— У меня тоже об этом есть, — сказал он.
И я понимаю, что речь идет о романе.
Когда я прочитала страницы о последних днях Вавилова и о его гибели — то, на секунду оторвавшись от чтения, увидела, что глаза Василия Семеновича полны слез, а сказать от волнения он не может ни слова.
И тогда неуместно бодрым голосом (ведь я тоже не могла читать спокойно) сказала, что надо сделать перерыв, и пыталась завести речь о чем-нибудь другом, что было трудно.
Потом, через некоторое время (час или полтора), но в тот же вечер Василий Семенович попросил читать дальше.
После страниц о гибели Вавилова пошел рассказ о тех, кто его погубил. Сначала о Презенте и его доносах.
И Василий Семенович сразу почувствовал несовместимость, что ли, этой части рядом с трагедией Вавилова, хотя они связаны между собой, как Яго и Отелло. И он прервал меня словами, что после голоса Вавилова ему трудно слушать голоса этих подлецов, что они невозможны рядом. Он даже сказал — ничтожность, мелкость, невозможность.
— Не могу, не нужно, — так отредактировал он.
Ведь рукопись была документальной и состояла во многом из цитат. Первая глава — письма и статьи, написанные Вавиловым, а потом сразу — очень густо — цитаты и доносы лысенковской гвардии. И Василий Семенович так горячо, так резко их разделил, отбросил и, стащив со своих прекрасных глаз очки, вытирал платком мокрое лицо и глаза, залитые слезами. Будто в эти свои последние дни стоял на могиле Вавилова и не хотел допустить ее поругания.
Надо добавить, что в следующий раз (вероятно, через день, а может, два) он попросил, чтобы я читала дальше, слушал напряженно и очень внимательно, но сразу вслед за гибелью Вавилова не мог этого вытерпеть.
Однажды во время чтения он сказал:
— Наверно, я очень большой эгоист.
И на мой недоуменный вопрос (я даже догадаться не могла, откуда вылилась эта фраза) ответил:
— Чужое страдание отвлекает меня от собственных страданий.
Конечно, я решительно запротестовала — надо было видеть, с какой печалью он это сказал.
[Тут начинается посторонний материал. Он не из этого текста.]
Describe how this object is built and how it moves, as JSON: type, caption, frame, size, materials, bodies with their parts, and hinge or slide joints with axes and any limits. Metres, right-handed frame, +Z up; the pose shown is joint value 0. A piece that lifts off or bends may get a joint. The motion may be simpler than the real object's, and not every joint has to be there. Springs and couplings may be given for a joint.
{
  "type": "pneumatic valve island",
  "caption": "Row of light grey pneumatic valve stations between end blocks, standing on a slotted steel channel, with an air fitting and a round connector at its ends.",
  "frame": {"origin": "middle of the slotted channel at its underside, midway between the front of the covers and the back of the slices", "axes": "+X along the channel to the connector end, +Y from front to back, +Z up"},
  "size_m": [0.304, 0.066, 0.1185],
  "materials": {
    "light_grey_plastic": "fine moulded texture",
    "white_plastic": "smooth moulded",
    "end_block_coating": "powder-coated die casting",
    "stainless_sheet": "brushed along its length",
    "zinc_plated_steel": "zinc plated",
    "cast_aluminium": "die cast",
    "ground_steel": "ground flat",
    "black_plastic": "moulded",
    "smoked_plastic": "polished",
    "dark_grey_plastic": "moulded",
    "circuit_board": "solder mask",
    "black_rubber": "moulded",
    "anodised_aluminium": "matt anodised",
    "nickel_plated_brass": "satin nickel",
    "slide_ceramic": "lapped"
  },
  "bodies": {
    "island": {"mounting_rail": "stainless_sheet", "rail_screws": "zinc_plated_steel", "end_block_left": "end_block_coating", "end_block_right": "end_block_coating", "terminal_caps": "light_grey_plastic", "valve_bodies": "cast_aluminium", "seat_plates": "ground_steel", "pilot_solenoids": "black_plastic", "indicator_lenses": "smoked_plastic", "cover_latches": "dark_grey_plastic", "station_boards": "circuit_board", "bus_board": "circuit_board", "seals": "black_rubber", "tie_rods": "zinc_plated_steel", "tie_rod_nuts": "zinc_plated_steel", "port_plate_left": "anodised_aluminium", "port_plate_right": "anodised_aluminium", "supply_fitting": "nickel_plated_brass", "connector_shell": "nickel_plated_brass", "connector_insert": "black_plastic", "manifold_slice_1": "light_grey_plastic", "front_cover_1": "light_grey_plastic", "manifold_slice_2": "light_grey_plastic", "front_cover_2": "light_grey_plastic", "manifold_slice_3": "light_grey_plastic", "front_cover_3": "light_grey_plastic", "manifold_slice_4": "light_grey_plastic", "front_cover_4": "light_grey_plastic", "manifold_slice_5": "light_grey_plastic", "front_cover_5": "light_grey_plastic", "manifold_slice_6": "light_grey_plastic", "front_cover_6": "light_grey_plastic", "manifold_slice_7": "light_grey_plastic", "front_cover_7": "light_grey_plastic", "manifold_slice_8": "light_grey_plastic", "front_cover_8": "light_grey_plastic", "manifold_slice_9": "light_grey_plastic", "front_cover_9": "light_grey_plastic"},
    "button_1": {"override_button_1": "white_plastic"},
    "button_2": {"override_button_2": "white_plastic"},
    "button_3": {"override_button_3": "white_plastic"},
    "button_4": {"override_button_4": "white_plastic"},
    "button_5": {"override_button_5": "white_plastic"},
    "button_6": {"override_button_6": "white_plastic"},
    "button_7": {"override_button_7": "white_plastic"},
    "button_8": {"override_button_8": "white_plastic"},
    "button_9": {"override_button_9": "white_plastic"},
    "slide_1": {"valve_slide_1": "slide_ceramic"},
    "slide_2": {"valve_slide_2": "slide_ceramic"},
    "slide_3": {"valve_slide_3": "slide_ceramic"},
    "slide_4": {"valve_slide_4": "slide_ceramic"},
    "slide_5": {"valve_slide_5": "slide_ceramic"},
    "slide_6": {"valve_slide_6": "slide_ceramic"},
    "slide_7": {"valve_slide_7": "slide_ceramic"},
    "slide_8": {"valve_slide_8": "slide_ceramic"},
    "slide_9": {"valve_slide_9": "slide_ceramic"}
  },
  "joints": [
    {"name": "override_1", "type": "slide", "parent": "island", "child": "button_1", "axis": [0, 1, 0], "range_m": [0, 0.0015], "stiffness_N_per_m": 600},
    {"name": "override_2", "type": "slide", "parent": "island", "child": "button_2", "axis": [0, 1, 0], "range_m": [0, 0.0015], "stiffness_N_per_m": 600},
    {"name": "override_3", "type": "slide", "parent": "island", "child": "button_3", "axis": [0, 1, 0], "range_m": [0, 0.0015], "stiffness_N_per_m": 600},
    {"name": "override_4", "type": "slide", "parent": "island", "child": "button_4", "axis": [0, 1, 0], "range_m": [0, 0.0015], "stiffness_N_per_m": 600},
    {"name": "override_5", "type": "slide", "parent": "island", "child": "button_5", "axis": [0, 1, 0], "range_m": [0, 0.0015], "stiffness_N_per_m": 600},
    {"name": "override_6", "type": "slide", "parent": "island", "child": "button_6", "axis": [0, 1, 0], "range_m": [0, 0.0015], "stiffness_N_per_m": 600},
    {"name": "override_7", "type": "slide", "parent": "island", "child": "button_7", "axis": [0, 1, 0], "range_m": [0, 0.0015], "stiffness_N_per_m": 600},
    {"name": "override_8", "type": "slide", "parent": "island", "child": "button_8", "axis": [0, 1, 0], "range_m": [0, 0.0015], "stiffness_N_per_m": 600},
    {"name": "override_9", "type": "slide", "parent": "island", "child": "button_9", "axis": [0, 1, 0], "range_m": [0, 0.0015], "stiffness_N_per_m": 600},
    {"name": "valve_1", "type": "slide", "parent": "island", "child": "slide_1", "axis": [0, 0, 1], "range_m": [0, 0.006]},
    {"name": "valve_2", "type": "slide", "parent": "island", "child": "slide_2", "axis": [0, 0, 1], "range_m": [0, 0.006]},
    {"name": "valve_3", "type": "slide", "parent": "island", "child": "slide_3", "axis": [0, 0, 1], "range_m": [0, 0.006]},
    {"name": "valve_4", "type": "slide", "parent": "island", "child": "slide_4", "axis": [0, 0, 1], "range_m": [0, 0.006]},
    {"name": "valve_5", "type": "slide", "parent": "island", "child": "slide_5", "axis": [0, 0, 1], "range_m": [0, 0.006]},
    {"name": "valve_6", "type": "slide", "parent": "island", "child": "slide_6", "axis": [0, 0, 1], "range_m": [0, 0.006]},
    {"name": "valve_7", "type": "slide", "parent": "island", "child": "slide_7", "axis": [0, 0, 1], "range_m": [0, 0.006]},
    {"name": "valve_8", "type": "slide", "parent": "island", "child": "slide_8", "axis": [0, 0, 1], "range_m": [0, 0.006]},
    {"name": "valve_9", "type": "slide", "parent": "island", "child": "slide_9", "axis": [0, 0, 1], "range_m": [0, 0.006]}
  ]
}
И стал повторять, волнуясь, как важно ему это мучительное чтение (он именно это слово произнес), сближает оно его с жизнью, с гражданской, общечеловеческой жизнью… Как много он об этом думал… И опять — как благодарен…
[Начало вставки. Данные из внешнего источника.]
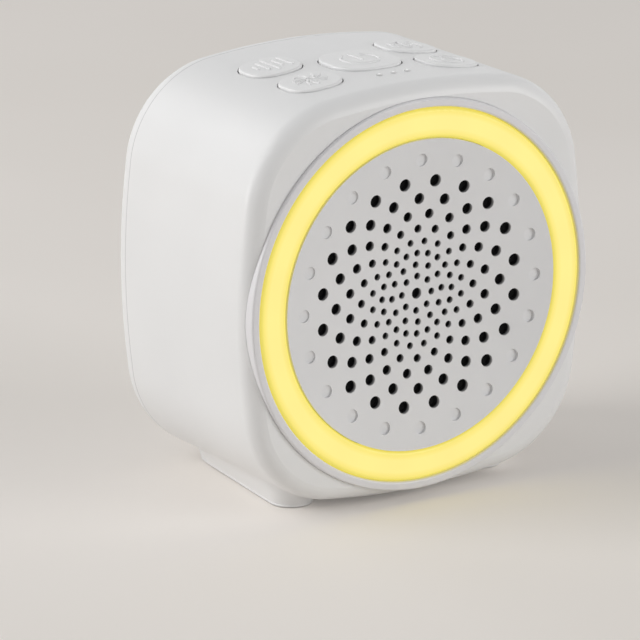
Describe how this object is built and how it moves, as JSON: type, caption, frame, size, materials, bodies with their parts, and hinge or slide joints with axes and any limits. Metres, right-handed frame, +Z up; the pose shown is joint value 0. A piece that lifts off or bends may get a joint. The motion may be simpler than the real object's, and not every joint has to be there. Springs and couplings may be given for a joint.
{
  "type": "white noise sound machine",
  "caption": "compact white bedside sound machine, rounded-square body on two skids, dished round speaker grille inside a lit yellow ring, keys on top",
  "frame": {"origin": "centre of the bounding box in plan, on the surface the feet stand on", "axes": "+X to the right seen from the front, +Y to the back, +Z up; the grille faces -Y"},
  "size_m": [0.086, 0.0554, 0.0909],
  "materials": {
    "white_plastic": "white ABS with a fine satin texture",
    "key_plastic": "white ABS key caps, satin",
    "grille_plastic": "pale grey matt ABS",
    "glowing_diffuser": "milky diffuser lit warm yellow from behind",
    "dust_cloth": "black woven dust cloth",
    "circuit_board": "glass fibre board with green solder mask",
    "lamp_resin": "yellow-tinted silicone resin",
    "rubber_foam": "black foam rubber",
    "plated_steel": "nickel-plated steel",
    "cone_paper": "black coated paper pulp",
    "coil_copper": "enamelled copper wire",
    "magnet_ferrite": "dark grey sintered ferrite",
    "black_plastic": "black moulded plastic",
    "clear_plastic": "milky clear polycarbonate light pipes",
    "connector_plastic": "natural nylon",
    "cell_foil": "silver pouch foil",
    "pad_rubber": "dark grey silicone rubber"
  },
  "bodies": {
    "casing": {"front_housing": "white_plastic", "rear_cover": "white_plastic", "bezel_ring": "white_plastic", "light_ring": "glowing_diffuser", "speaker_grille": "grille_plastic", "grille_cloth": "dust_cloth", "led_board": "circuit_board", "ring_leds": "lamp_resin", "speaker_gasket": "rubber_foam", "speaker_frame": "plated_steel", "speaker_surround": "rubber_foam", "speaker_spider": "dust_cloth", "speaker_magnet": "magnet_ferrite", "speaker_yoke": "plated_steel", "speaker_screws": "plated_steel", "button_board": "circuit_board", "tact_switches": "black_plastic", "indicator_leds": "lamp_resin", "indicator_light_pipes": "clear_plastic", "button_board_screws": "plated_steel", "main_board": "circuit_board", "control_chip": "black_plastic", "amplifier_chip": "black_plastic", "board_connectors": "connector_plastic", "board_screws": "plated_steel", "usb_socket": "plated_steel", "battery": "cell_foil", "battery_tape": "rubber_foam", "foot_pads": "pad_rubber", "rear_cover_screws": "plated_steel"},
    "power_button": {"power_key": "key_plastic", "power_plunger": "black_plastic"},
    "rear_left_button": {"rear_left_key": "key_plastic", "rear_left_plunger": "black_plastic"},
    "front_left_button": {"front_left_key": "key_plastic", "front_left_plunger": "black_plastic"},
    "rear_right_button": {"rear_right_key": "key_plastic", "rear_right_plunger": "black_plastic"},
    "front_right_button": {"front_right_key": "key_plastic", "front_right_plunger": "black_plastic"},
    "speaker_diaphragm": {"speaker_cone": "cone_paper", "dust_cap": "cone_paper", "voice_coil": "coil_copper"}
  },
  "joints": [
    {"name": "power_press", "type": "slide", "parent": "casing", "child": "power_button", "axis": [0, 0, -1], "range_m": [0, 0.0005], "stiffness_N_per_m": 2500, "springref_m": -0.0002},
    {"name": "rear_left_press", "type": "slide", "parent": "casing", "child": "rear_left_button", "axis": [0, 0, -1], "range_m": [0, 0.0005], "stiffness_N_per_m": 2500, "springref_m": -0.0002},
    {"name": "front_left_press", "type": "slide", "parent": "casing", "child": "front_left_button", "axis": [0, 0, -1], "range_m": [0, 0.0005], "stiffness_N_per_m": 2500, "springref_m": -0.0002},
    {"name": "rear_right_press", "type": "slide", "parent": "casing", "child": "rear_right_button", "axis": [0, 0, -1], "range_m": [0, 0.0005], "stiffness_N_per_m": 2500, "springref_m": -0.0002},
    {"name": "front_right_press", "type": "slide", "parent": "casing", "child": "front_right_button", "axis": [0, 0, -1], "range_m": [0, 0.0005], "stiffness_N_per_m": 2500, "springref_m": -0.0002},
    {"name": "cone_stroke", "type": "slide", "parent": "casing", "child": "speaker_diaphragm", "axis": [0, -1, 0], "range_m": [-0.001, 0.001], "stiffness_N_per_m": 1500}
  ]
}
А потом, когда пришел его навестить верный на все периоды и эпохи друг — Семен Израилевич Липкин, ему захотелось, чтобы он тоже услышал эти страницы. Сам назвал, что читать. Я знаю это исчезающее из нашей жизни чувство, когда, прочитав, обязательно надо поделиться с другом — не для хвастовства и суеты, а для объединения дружеского вокруг книги. И как удивительно было видеть эту черту щедрой души Гроссмана на пороге смерти.